◆ **TASK BRIEF**
Collect every line in the records below that contains the word "joints".

Items from a dataset:
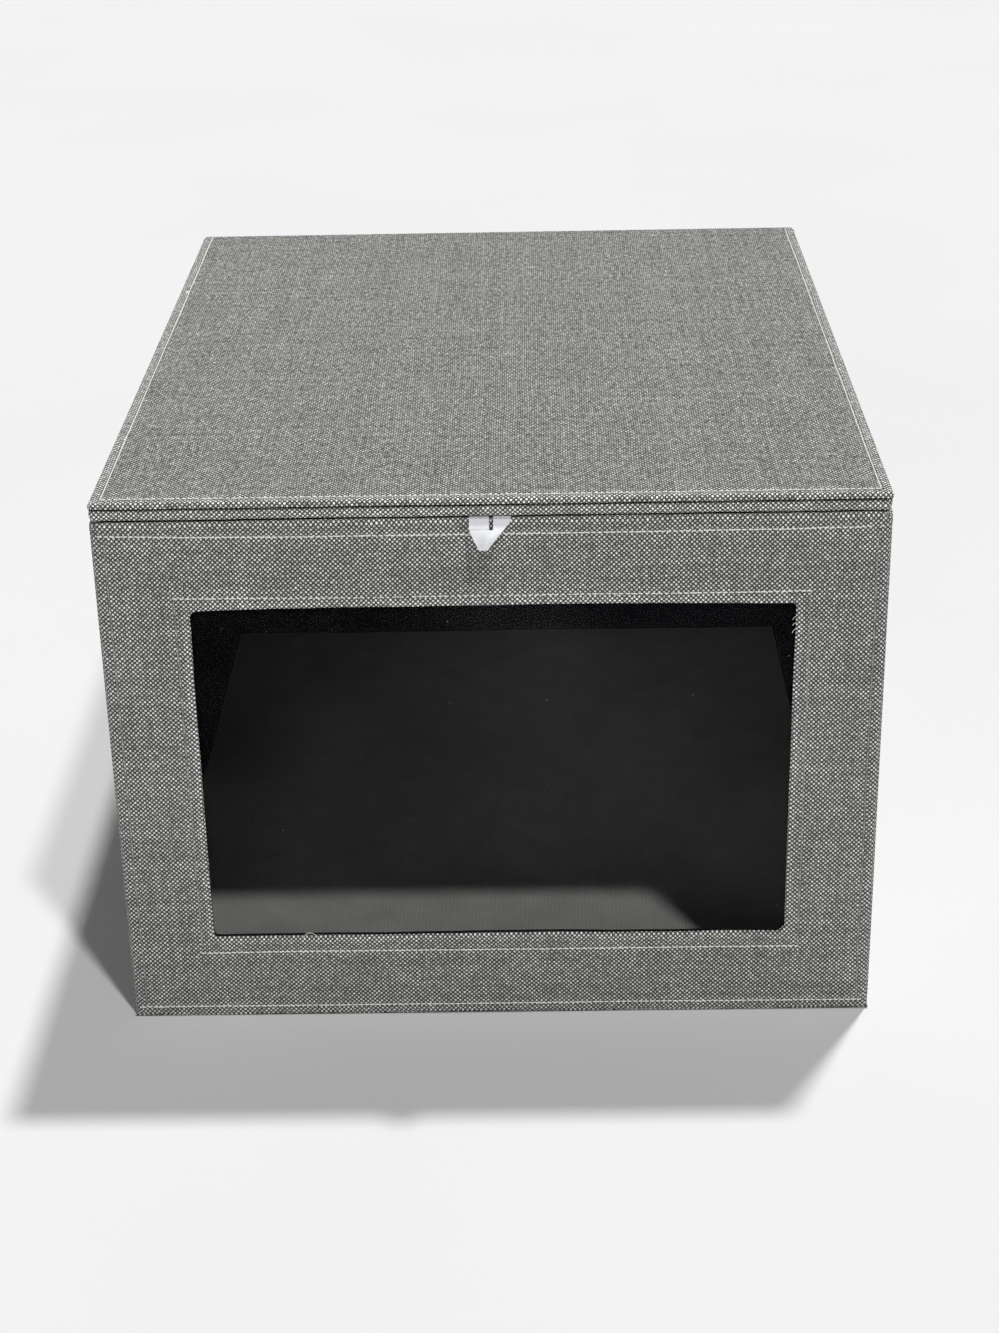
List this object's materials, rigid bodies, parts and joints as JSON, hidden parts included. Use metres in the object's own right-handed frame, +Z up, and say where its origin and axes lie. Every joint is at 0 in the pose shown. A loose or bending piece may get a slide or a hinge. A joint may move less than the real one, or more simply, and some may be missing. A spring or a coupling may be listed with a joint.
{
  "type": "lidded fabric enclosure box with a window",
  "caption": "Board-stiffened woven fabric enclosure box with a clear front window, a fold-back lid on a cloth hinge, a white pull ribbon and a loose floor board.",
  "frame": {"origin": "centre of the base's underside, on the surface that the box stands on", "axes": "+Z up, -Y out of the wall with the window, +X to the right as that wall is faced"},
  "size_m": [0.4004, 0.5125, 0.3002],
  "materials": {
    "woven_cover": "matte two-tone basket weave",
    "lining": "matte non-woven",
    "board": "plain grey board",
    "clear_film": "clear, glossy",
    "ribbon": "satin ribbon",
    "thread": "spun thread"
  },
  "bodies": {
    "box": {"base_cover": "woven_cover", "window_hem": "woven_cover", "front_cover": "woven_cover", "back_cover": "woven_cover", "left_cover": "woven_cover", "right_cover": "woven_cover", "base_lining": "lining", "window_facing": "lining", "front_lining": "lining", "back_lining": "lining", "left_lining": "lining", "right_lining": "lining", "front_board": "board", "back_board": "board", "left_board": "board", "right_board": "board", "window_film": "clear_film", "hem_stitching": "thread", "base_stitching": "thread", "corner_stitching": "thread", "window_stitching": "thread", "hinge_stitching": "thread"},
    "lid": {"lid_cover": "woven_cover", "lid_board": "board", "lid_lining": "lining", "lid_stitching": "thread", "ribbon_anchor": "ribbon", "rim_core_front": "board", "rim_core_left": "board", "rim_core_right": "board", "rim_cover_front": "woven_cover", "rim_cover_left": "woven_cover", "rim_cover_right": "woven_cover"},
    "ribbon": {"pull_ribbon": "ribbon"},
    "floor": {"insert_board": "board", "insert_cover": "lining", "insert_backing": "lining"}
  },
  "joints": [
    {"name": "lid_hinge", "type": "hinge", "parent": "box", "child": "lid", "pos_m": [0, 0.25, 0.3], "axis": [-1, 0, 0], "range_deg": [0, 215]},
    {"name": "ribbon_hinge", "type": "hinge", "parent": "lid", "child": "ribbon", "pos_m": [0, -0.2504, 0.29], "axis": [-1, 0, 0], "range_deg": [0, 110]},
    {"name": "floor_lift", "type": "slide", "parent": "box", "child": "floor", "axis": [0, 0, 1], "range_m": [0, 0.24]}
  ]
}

--

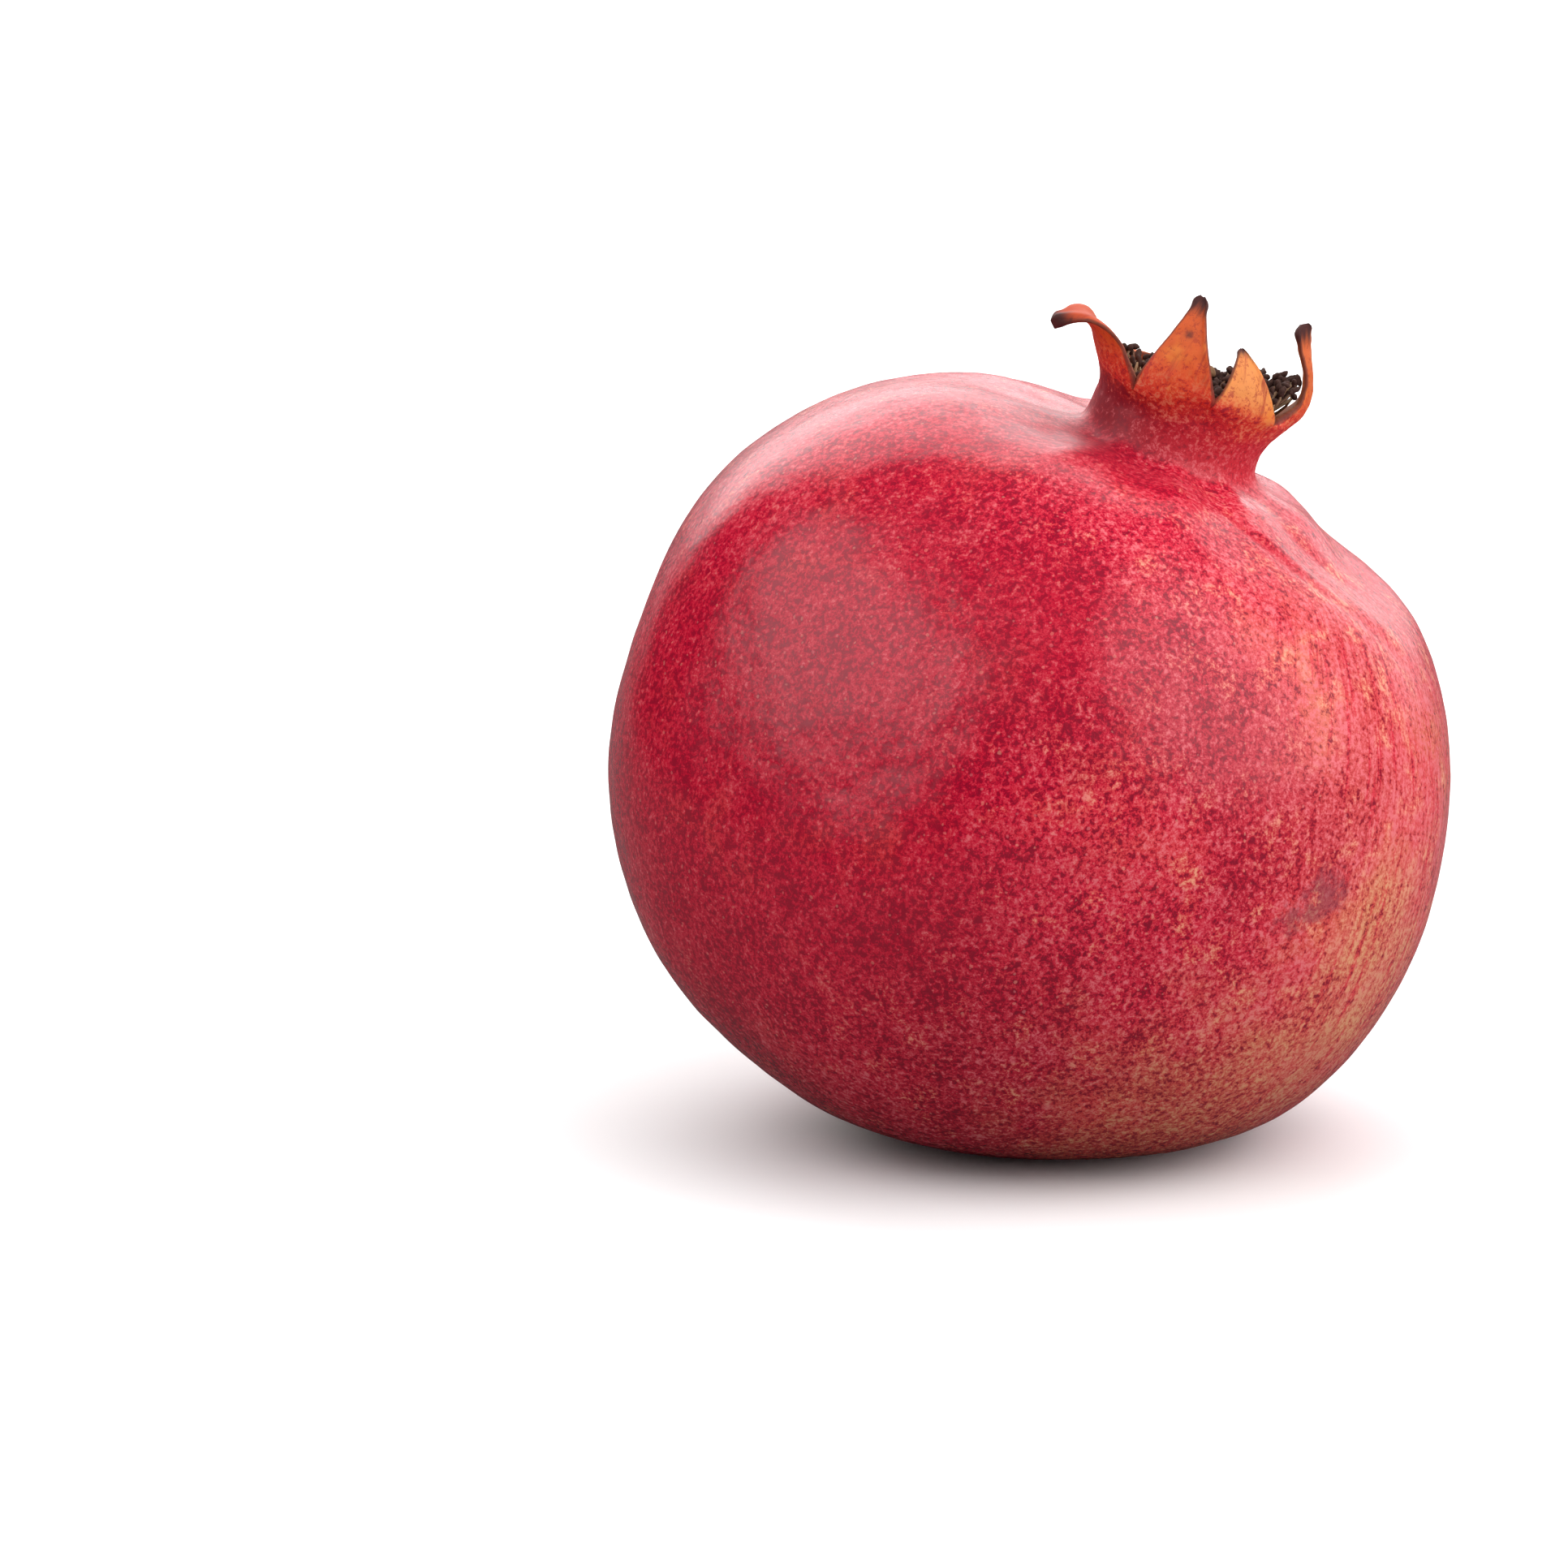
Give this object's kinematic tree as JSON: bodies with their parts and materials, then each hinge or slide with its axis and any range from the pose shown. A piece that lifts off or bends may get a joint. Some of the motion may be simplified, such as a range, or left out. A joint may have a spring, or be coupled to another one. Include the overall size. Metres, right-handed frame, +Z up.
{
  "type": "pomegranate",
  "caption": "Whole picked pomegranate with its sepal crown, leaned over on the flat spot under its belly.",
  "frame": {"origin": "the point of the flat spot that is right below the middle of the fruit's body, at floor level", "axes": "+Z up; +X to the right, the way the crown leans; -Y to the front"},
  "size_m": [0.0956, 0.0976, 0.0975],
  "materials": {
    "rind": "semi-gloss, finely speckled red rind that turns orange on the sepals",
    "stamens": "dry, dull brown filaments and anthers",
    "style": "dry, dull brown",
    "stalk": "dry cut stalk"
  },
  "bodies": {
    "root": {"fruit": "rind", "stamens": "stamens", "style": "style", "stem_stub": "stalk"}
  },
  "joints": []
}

◆ **TASK OUTPUT**
List this object's materials, rigid bodies, parts and joints as JSON, hidden parts included. Use metres in the object's own right-handed frame, +Z up, and say where its origin and axes lie. Every joint is at 0 in the pose shown. A loose or bending piece may get a slide or a hinge. A joint may move less than the real one, or more simply, and some may be missing. A spring or a coupling may be listed with a joint.
  "joints": [
  "joints": []